The other mantra was ‘mixed communities’ secured by the provision of a range of housing tenures. The concept neglected the reality that most council estates were mixed communities and was rooted in an antagonism to ‘mono-class’ (i.e. working-class) areas seen as a drag on local uplift, gentrification in other words.
In practice, the number of new homes for sale and private rental ensured that social rent housing lost in such schemes was not adequately replaced. Across the country and combined with the impact of Thatcher’s flagship Right to Buy policy, we have around 1.4 million fewer social rent homes now than we had in the early 1980s.
Open House London features three regeneration schemes. Acton Gardens was formerly – in a geographical sense at least – Ealing’s South Acton Estate, built by Acton Borough Council from 1949 and growing eventually to comprise some 2100 homes. Comprehensive regeneration was planned from 1996. The visit concentrates on the first new homes built in 2012 and a revised masterplan agreed in 2018 that will clear all the old estate.
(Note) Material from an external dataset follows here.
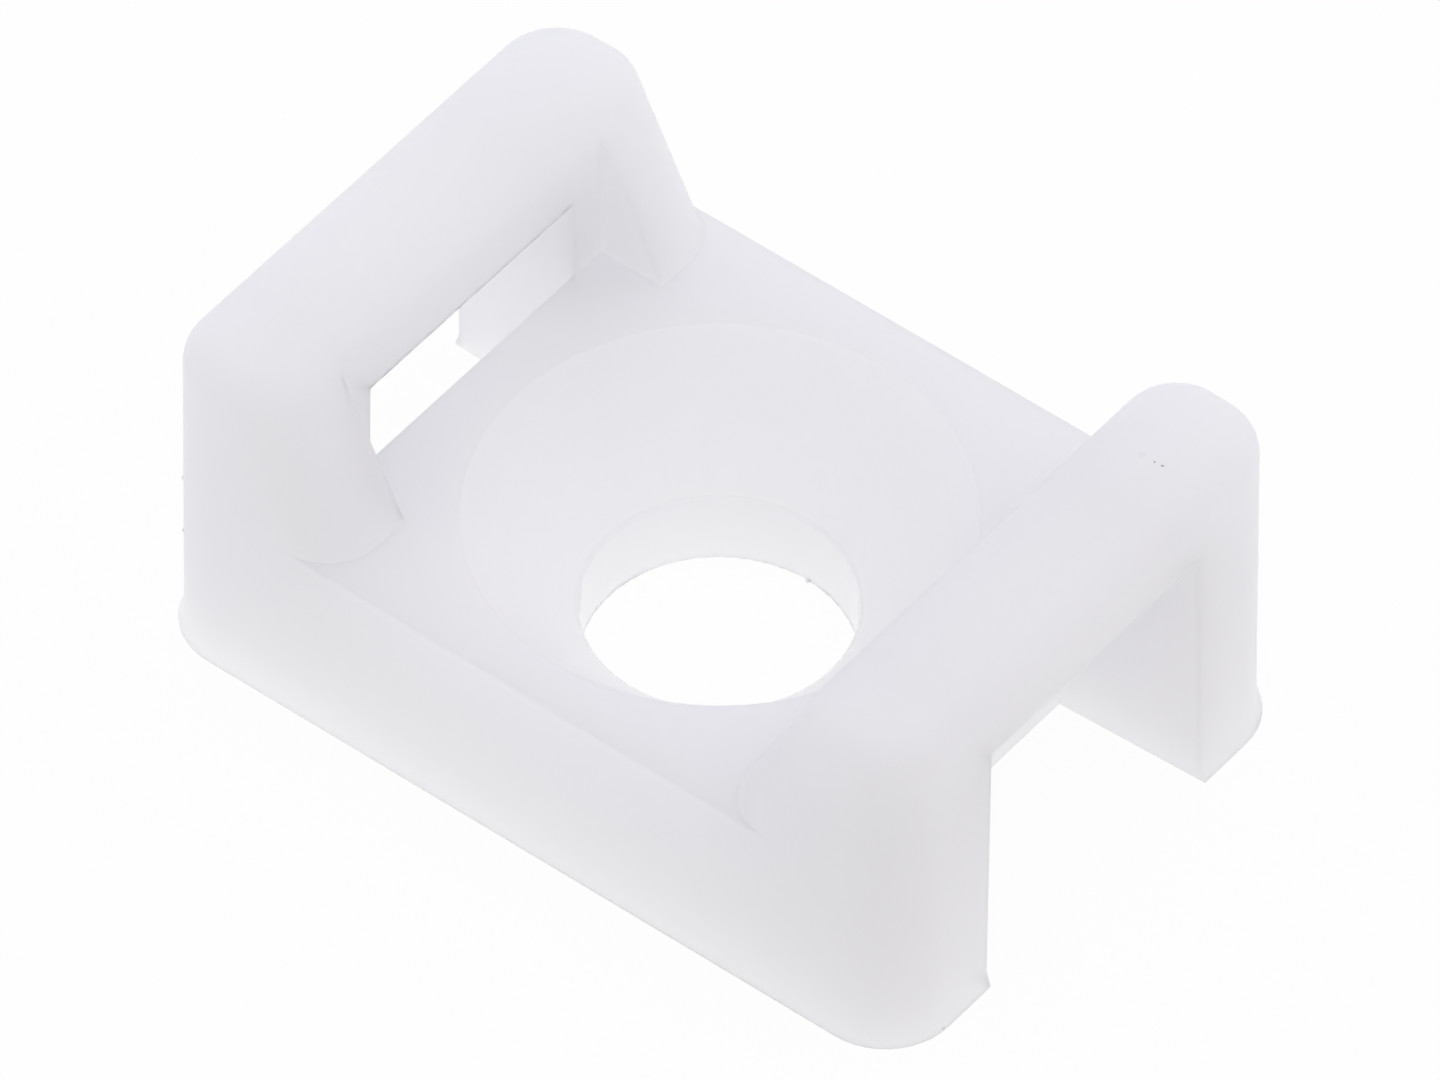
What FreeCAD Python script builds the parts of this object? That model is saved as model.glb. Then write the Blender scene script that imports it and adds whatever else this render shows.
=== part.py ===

The Silchester Estate was a GLC estate in south Kensington (Grenfell Tower lies immediately to the east) built in the 1970s. Open House London focuses on a new development of 112 mixed tenure homes, community and retail facilities designed by Haworth Tompkins architects.
The South Kilburn Estate, was developed by Brent Council from the mid-1960s, originally comprising 11 tower blocks and a range of lower-rise housing. The walking tour of Unity Place looks principally at the modern mansion blocks designed by Feilden Clegg Bradley Studios, Alison Brooks Architects, Gort Scott and Grant Associates to replace two of the 1960s’ towers.
It’s good, of course, to see high-quality, architect designed schemes being built though many of the new so-called ‘affordable’ homes are not let at social rent. I remain nostalgic for a time in the 1970s when 49 percent of qualified architects were employed in the public sector in a state and society that took seriously its moral and practical duty to provide genuinely affordable housing for all in need – when public spending on the direct provision of housing was understood as an investment, a value not a cost.